Неважно, хотел ли он похвастаться случайно вычитанными сведениями или дать понять своему противнику, что иногда можно обойтись и без помощи еврейского персонала — это было довольно элегантным завершением эпизода, и Фордеггер скорее по привычке пригрозил ему вслед, пусть не думает, что можно продолжать над ним издеваться. Казалось, дело закончилось благополучно, и, действительно, в следующем списке на депортацию фамилий Бонди, Флюссера и обеих «плакальщиц» не было. Того, что они окажутся в следующем списке, Фордеггер знать не мог.

— Теперь он оставил привычку устраивать нам скандалы, этот Качорский, — заметил Фордеггер и удовлетворенно улыбнулся в ответ на одобрительный кивок ассистента. — Нельзя разрешить, чтобы тебе садились на голову, так я считаю, Хейниш. Тогда все становится на свои места.

— Вы совершенно правы, господин профессор, — сказал Хейниш.

— Так и будем считать, — отозвался Фордеггер и разрешил себе вместо одной рюмки сливовицы три.

Он пребывал в столь приподнятом настроении, что, столкнувшись с Качорским у выхода, дружески, можно сказать, по-товарищески пригласил его составить ему компанию и прогуляться вместе вечером по гетто.

— В такую теплую ночь хорошо бы осмотреть Еврейское кладбище. Очень романтично!

Качорский категорически отказался. Он не знает, что в этом хорошего. Фордеггер отреагировал — как всегда, когда ему не удавалось то, что он задумал с лучшими намерениями, — немедленно и с горячностью: может быть, партайгеноссе верит в привидения, к тому же еврейские?

Он не понимает вопроса, ответил Качорский так же невозмутимо.

— Я просто подумал, — Фордеггер тоже пытался говорить сдержанно, но это стоило ему усилий, — кладбище ночью, есть в этом что-то романтическое. А раз романтика, значит, и привидения. Есть люди, которые боятся привидений. Даже если это только еврейские привидения.

— Ах, так, — протянул Качорский. — Понимаю. Вы боитесь и хотите, чтобы кто-нибудь с вами пошел. Тогда возьмите в провожающие одного из своих евреев. Это ведь очень просто.

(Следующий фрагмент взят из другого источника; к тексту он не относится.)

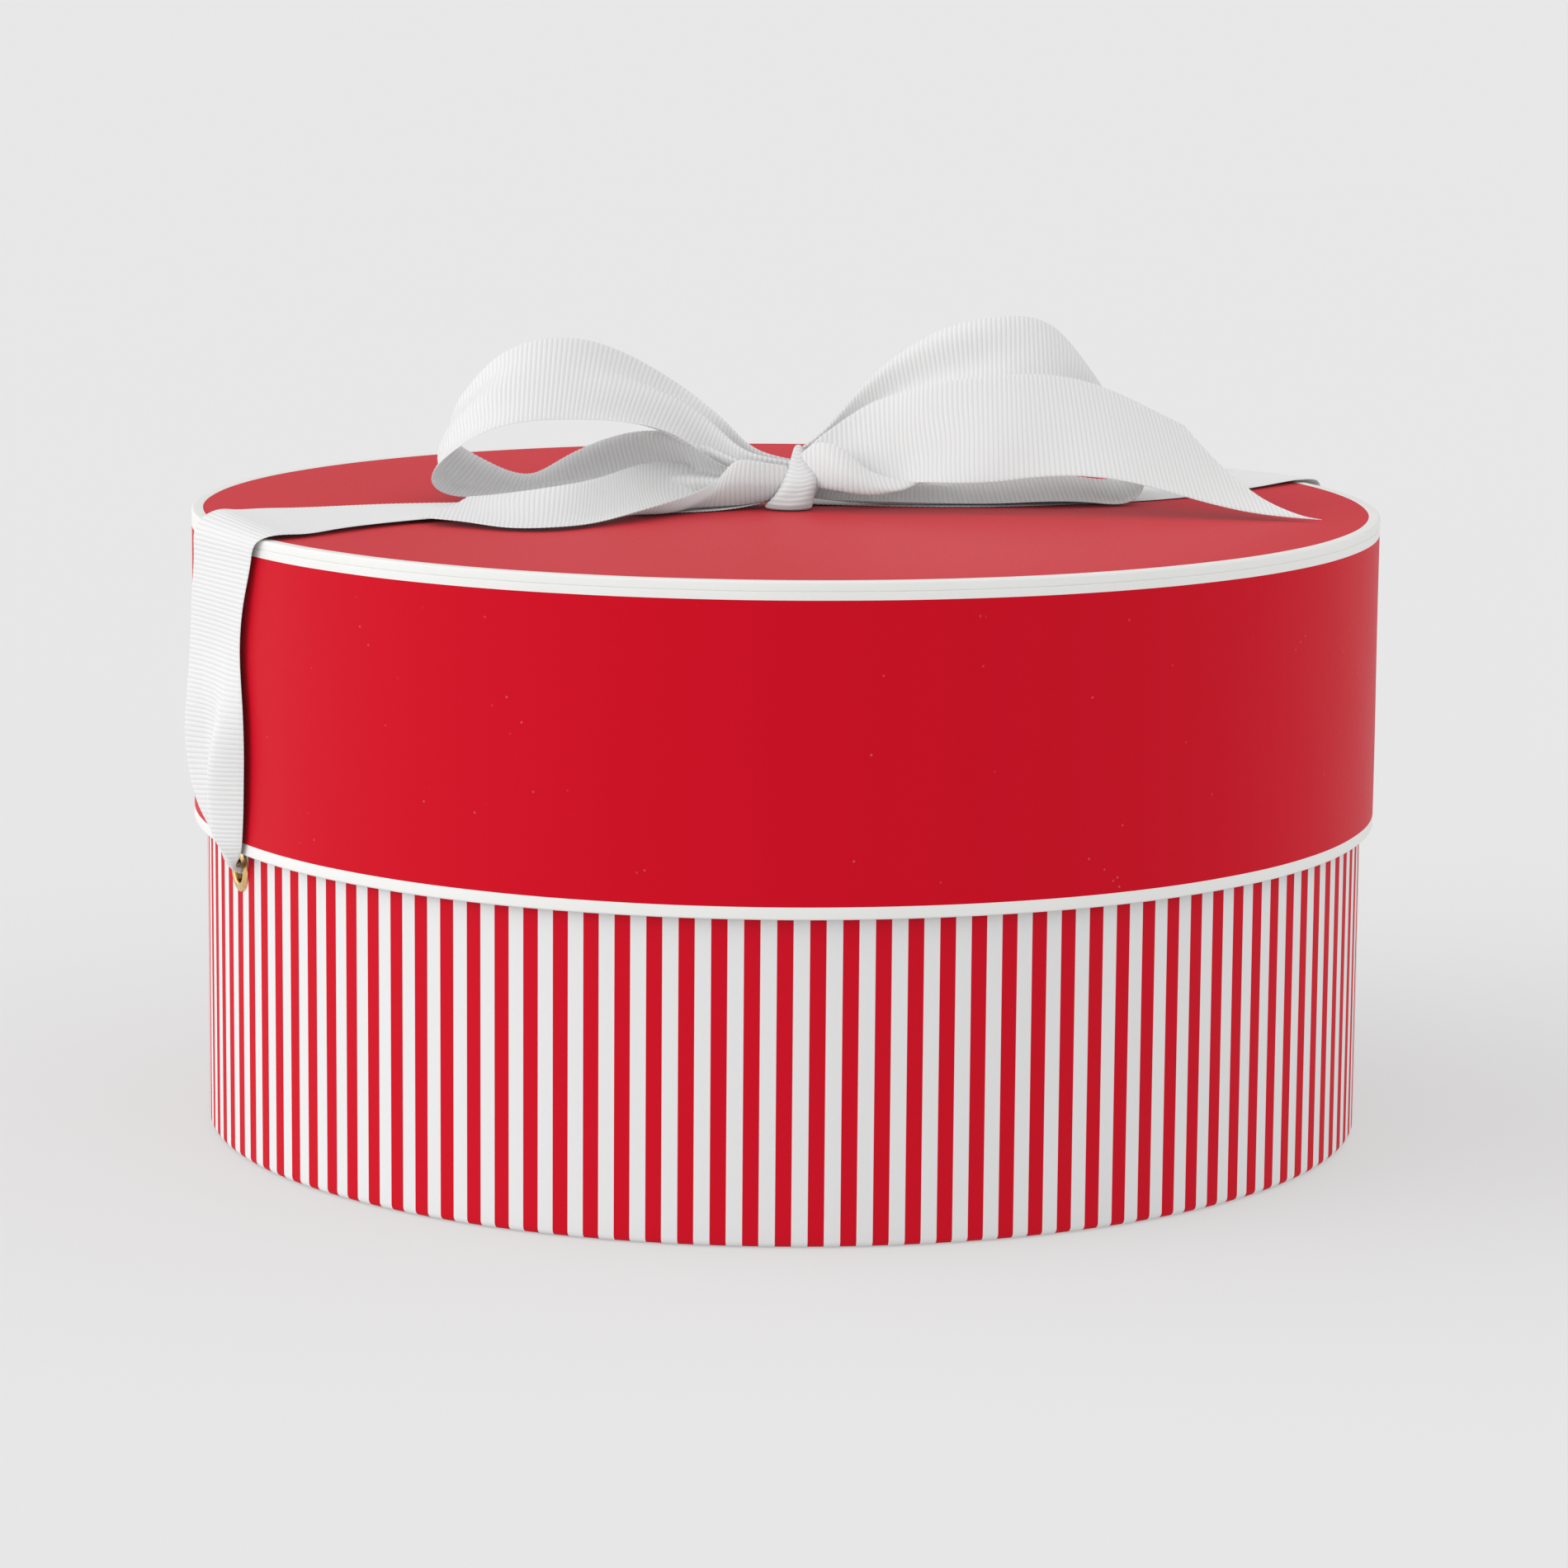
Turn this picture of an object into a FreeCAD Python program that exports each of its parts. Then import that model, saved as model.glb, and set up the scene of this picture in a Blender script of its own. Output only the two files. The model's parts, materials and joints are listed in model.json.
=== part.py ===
import FreeCAD, Part
import math
import os

import Sketcher
from FreeCAD import Placement, Rotation, Vector

# A round hat box: a striped cardboard base, a red lid, and a ribbon that comes up from a brass
# eyelet on each side and ties in a bow on the lid. Millimetres, +Z up. The origin is the middle of
# the underside, and the two eyelets lie on the X axis.

SIZES = {
    # The box.
    "overall_height": 186.0,
    "lid_radius": 178.0,
    "base_radius": 174.0,
    "board": 2.0,
    "paper": 0.25,
    # Base, from the ground up.
    "foot_round": 2.0,
    "wrap_turn_under": 14.0,
    "bottom_paper_margin": 6.0,
    "wrap_turn_in": 15.0,
    "rim_gap": 0.3,
    # Lid.
    "disc_board": 2.5,
    "lid_edge_height": 93.0,
    "lower_binding": 3.6,
    "lower_binding_inside": 12.0,
    "upper_binding": 2.4,
    "face_ring": 3.4,
    "tape_angle": 10.0,
    "tape": 0.12,
    # Eyelets.
    "eyelet_height": 86.6,
    "eyelet_hole": 3.5,
    "eyelet_barrel": 3.8,
    "eyelet_flange": 6.4,
    "eyelet_proud": 1.0,
    "eyelet_roll": 5.2,
    "flange_rounding": 0.9,
    "mouth_rounding": 0.5,
    "washer_radius": 7.2,
    "washer": 0.5,
    # Ribbon.
    "ribbon_width": 38.0,
    "ribbon": 0.5,
    "ribbon_gap": 0.3,
    "ribbon_bunch": 8.0,
    "ribbon_throat": 3.2,
    "bow_turn": -25.0,
    "knot_long": 30.0,
    "knot_wide": 20.0,
    "knot_high": 20.0,
    "knot_round": 5.0,
}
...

Он повернулся и оставил его стоять.

— Очень просто, очень просто, — передразнил его Фордеггер в бессильной злобе, — одного из ваших евреев. — Провокационный смысл этих слов до него не дошел. Он был раздосадован только тем, что Качорский сумел переиначить его, Фордеггера, дружеское предложение и выставить его в смешном виде. Задуманная прогулка по Еврейскому городу потеряла для него всякую привлекательность, а тем более посещение Еврейского кладбища. До наступления темноты оставался еще добрый час, до ужина и того больше. Фордеггер раздумывал, поискать ли ему компании и развлечения в отеле, как он это обычно делал (он жил в одном из лучших отелей, реквизированных для партии), или после всех неприятностей предпочесть небольшую прогулку, не обязательно по Еврейскому городу, никто не может его заставить гулять по Еврейскому городу. Правда, никто не может и удержать его, еще чего не хватало, пусть только попробует этот гнусный тип Качорский, он его отбреет как следует. Жаль, что из-за спора с ним он упустил возможность обеспечить себе общество Хейниша. Именно тот был бы самым подходящим спутником в данную минуту.